Ma perché questo sia possibile bisogna convertirsi. Gesù medico delle anime e dei corpi a fronte di due disgrazie del suo tempo ha concluso: «Se non vi convertite, perirete tutti allo stesso modo» (Lc 13,3.5), con questa parola ricollegandosi ai testi dell’AT e dell’Apocalisse che abbiamo esaminato.

Infine, come il Coronavirus riguarda credenti e non credenti, anche la conversione è una “narrazione” che parte sì dai credenti, ma che deve essere proposta a tutti, affiancata alle altre narrazioni o in funzione complementare o in funzione contestatrice. Accanto al coronavirus è una proposta di Dio perché “il mondo” si converta, perché ricerchi Dio, perché ritorni. Anche perché esamini con serietà quanto contro Dio e la natura creata e umana un certo “mondo” ha diffuso e programmato. Non accenno ai singoli temi perché la Bussola ne parla e ne ha parlato spesso.

Tuttavia ai cristiani il “tutto andrà bene” e, sotto sotto, il “tutto ritornerà come prima” non può assolutamente bastare, anzi queste formule sarebbero da contestare se intendessero esprimere l’unica speranza possibile.

Ci può essere tra i cristiani - almeno certuni - la difficoltà a proporre questo messaggio dopo aver tanto valutato il mondo e dopo aver tanto proclamato che abbiamo molto da imparare dal mondo. Come chiedere adesso al mondo di convertirsi e per di più correndo il rischio di una conversione/ricatto per lo spauracchio del Coronavirus?

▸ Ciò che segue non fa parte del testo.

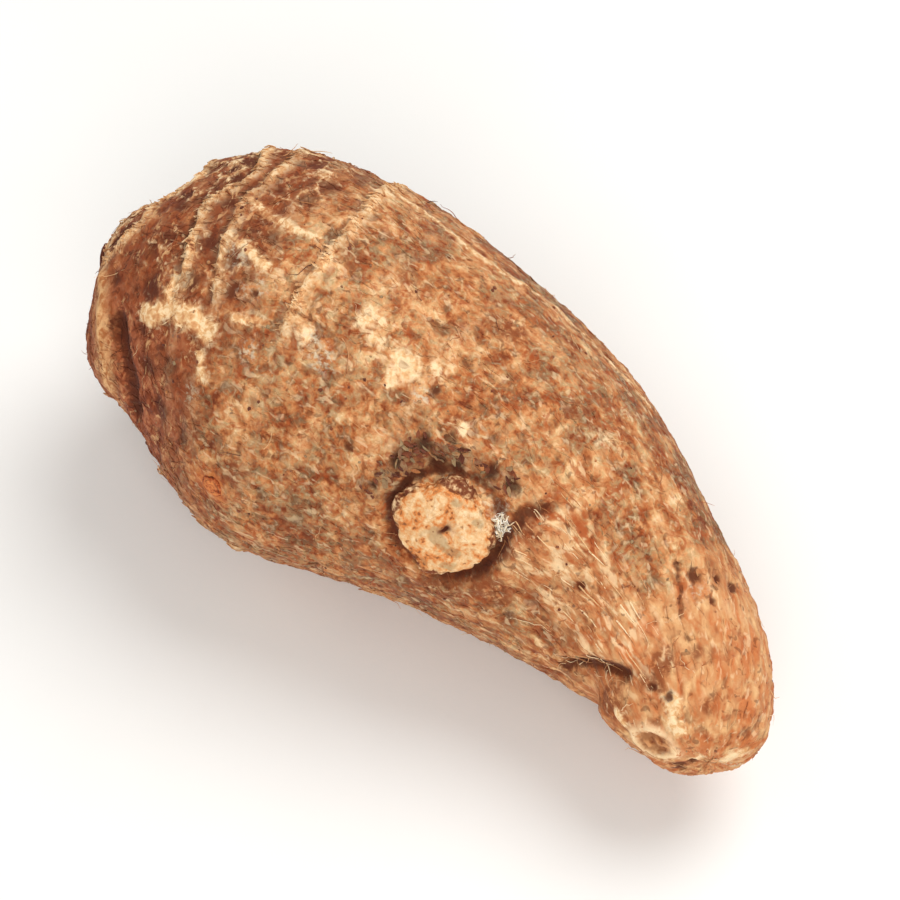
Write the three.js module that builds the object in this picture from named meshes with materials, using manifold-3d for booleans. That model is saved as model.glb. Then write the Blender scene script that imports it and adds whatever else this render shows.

Bisogna avere coraggio perché non solo Gesù ha detto che Dio fa piovere sui giusti e sugli ingiusti (cf Mt 5,45), ma domenica scorsa nel vangelo della samaritana... ha passato ogni limite donando l’acqua viva a una donna “irregolare” e assai poco spirituale: altro che la pioggia! Eppure la samaritana a suo modo ha portato i concittadini ad avvicinarsi a Gesù. Perché con il Coronavirus e il messaggio di conversione non potrebbe capitare qualcosa di simile oggi?